We left the marsh and meandered north on a mowed trail behind the barns. On one visit we saw European starlings nesting inside an old barrel right next to the barn.

As we passed vegetable gardens, avoided electric fences and carefully closed any gates we passed through, a different set of grass and field-loving birds awaited us.

We struggled to identify juvenile sparrows in their less dramatic fall plumage and ticked off white-crowned, savannah and song sparrows. Dull-looking American goldfinches and house finches perched atop deer fencing surrounding the pea patches.

We strode beyond the gardens up a gradual slope toward the evergreen and alder forest. Two Western Meadowlarks shot past.
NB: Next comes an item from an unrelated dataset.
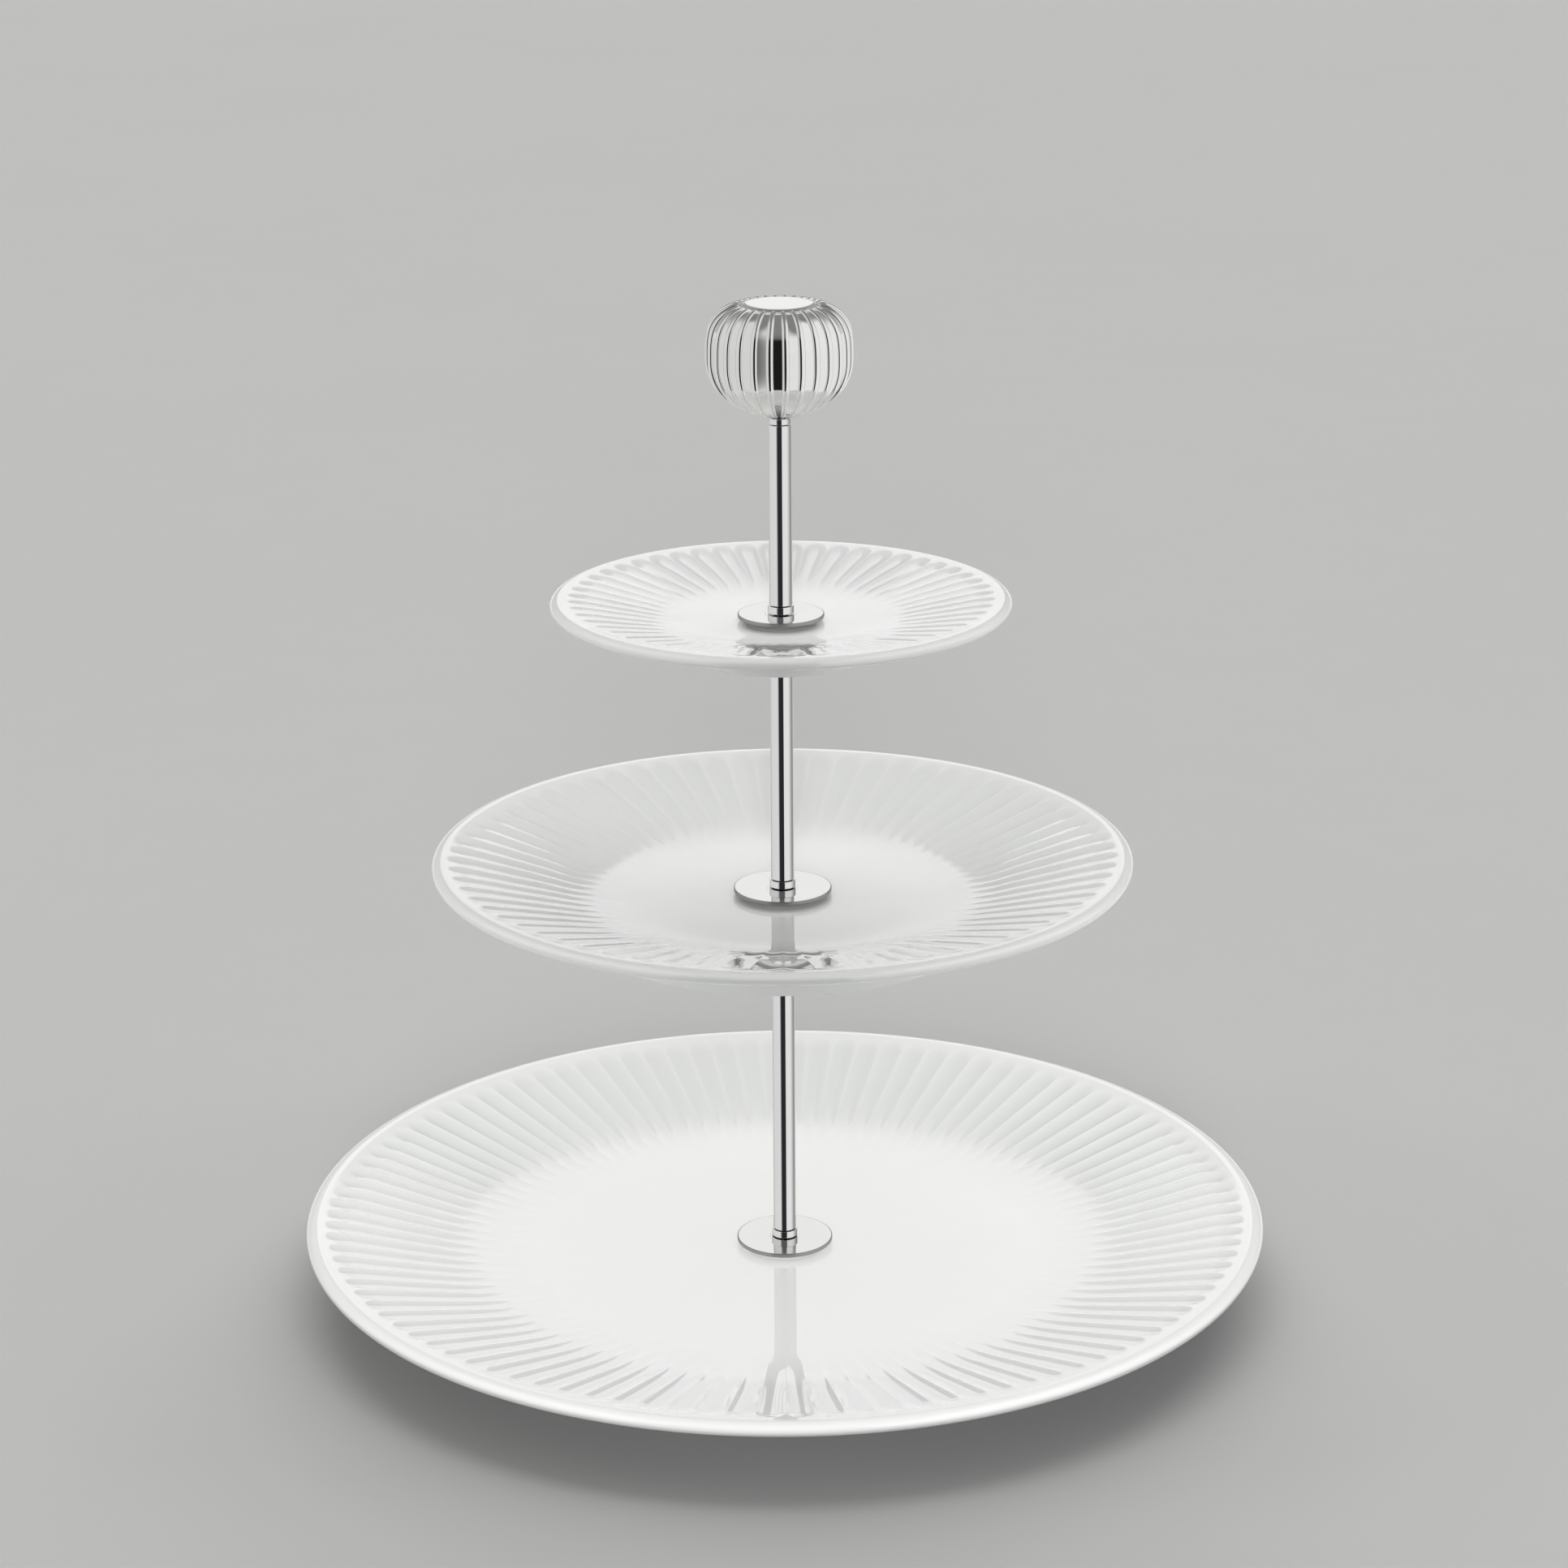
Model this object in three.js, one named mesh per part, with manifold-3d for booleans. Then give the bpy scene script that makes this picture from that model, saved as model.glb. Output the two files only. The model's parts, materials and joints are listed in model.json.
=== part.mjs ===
// A three-tier cake stand. Three fluted porcelain plates are held on a thin metal rod that
// screws together in three lengths, and a ribbed metal knob closes the top.
// Millimetres, +Z up, the table at Z = 0, the rod's centre line on the Z axis.

import * as THREE from 'three';
import { mergeVertices, toCreasedNormals } from 'three/addons/utils/BufferGeometryUtils.js';
import Module from 'manifold-3d';

const wasm = await Module();
wasm.setup();

// ---- Driving dimensions -------------------------------------------------------------------

// Left between any two pieces that touch on the real stand.
const clearance = 0.25;

// Each plate. Heights are above the plate's own foot.
const bottomPlate = {
  rimRadius: 150,
  height: 23,
  lipThickness: 5,
  floorHeight: 9.9,
  floorThickness: 4.6,
  wellRadius: 92,
  rimSweep: 1.4,
  footRadius: 92.5,
  footWidth: 4,
  fluteCount: 104,
  fluteDepth: 1.1,
  plainBand: 4.6,
  underFacets: 60,
};
const middlePlate = {
  rimRadius: 107.1,
  height: 22.9,
  lipThickness: 4.4,
  floorHeight: 9.1,
  floorThickness: 4.2,
  wellRadius: 54,
  rimSweep: 1.15,
  footRadius: 64.5,
  footWidth: 3.6,
  fluteCount: 68,
  fluteDepth: 1.1,
  plainBand: 3.2,
  underFacets: 52,
};
const topPlate = {
  rimRadius: 69.3,
  height: 17.9,
  lipThickness: 4,
  floorHeight: 10.3,
  floorThickness: 3.8,
  wellRadius: 29,
  rimSweep: 1,
  footRadius: 26.5,
  footWidth: 3.2,
  fluteCount: 52,
  fluteDepth: 0.9,
  plainBand: 3.6,
  underFacets: 44,
};

// Where a flute begins past the well's edge, as a share of the sloping rim's width, and how
// deep it is along its length: [share of the length, share of the depth].
const fluteRunIn = 0.1;
const flutePath = [[0, 0], [0.2, 0.65], [0.55, 1], [0.93, 1], [1, 0]];
const facetsPerFlute = 3;

// The flare on both sides of a foot ring, the bevel under it, and where the rim's underside
// has a ring of points, as a share of the way from foot to crest.
const footFlare = 1.5;
const footBevel = 0.6;
const underRingShare = 1 / 3;

// The hole through each plate, and the screw threads that pass through it.
const plateHoleRadius = 4.6;
const threadRadius = 2;
const threadPitch = 0.7;
const threadTurns = 10;
const studSeatDepth = 10;
const studChamfer = 0.4;

// The rod's three lengths.
const rodRadius = 3.5;
const rodChamfer = 0.3;
const lowerRodLength = 104.8;
const middleRodLength = 75.3;
const upperRodLength = 55;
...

When we reached the forest edge, we turned west to stroll along my favorite section of this bird walk. We were alerted to the loud tapping of a pileated woodpecker on a dead snag.

We listened to a very vocal Bewick’s wren and caught a quick look at the bright redish-purple iridescence of an Anna’s hummingbird.

Then we spotted a brilliant yellow and black Townsend’s warbler on the path, not 10 feet in front of us. On past walks I’ve heard purple finches and seen a great-horned owl in this area.

At the crest of the hill, we turned south and followed the spine of the hill out onto the open grassland. From this vantage point one can see both Saratoga Passage to the east and Puget Sound to the west. It’s also a great spot to look for raptors. Bald eagles, red-tailed hawks, turkey vultures and Northern harriers are easily seen in season and American Kestrels have been observed in the past.

In spring and summer, great blue herons tend nests in their colony just across Highway 525. On one bird survey we watched a flock of about two dozen herons fly over our heads between the colony and the beach to the east.

From this viewpoint you can choose your path back to the parking lot, either taking a direct trail back to the barns or continuing through the fields and circling further south before returning.

As we reached the parking lot, we noticed three Hooded Mergansers had arrived on the pond.

After our survey, I met with Judy Feldman, executive director of the Greenbank Farm, and we lingered at a picnic table near the pond.

She mentioned there will be special birding activities for both the young and young at heart as part of the Whidbey Island Farm Tour on Sept. 15-16.

There is a lot going on at Greenbank Farm. Check the farm’s website greenbankfarm.biz for a listing of events, classes and gallery openings. I’m delighted that the human activity and programs haven’t overwhelmed the wildlife.

As the weather cools this fall, take a bird walk through the fields. At the end you’ll have to decide: coffee and pie or a glass of wine?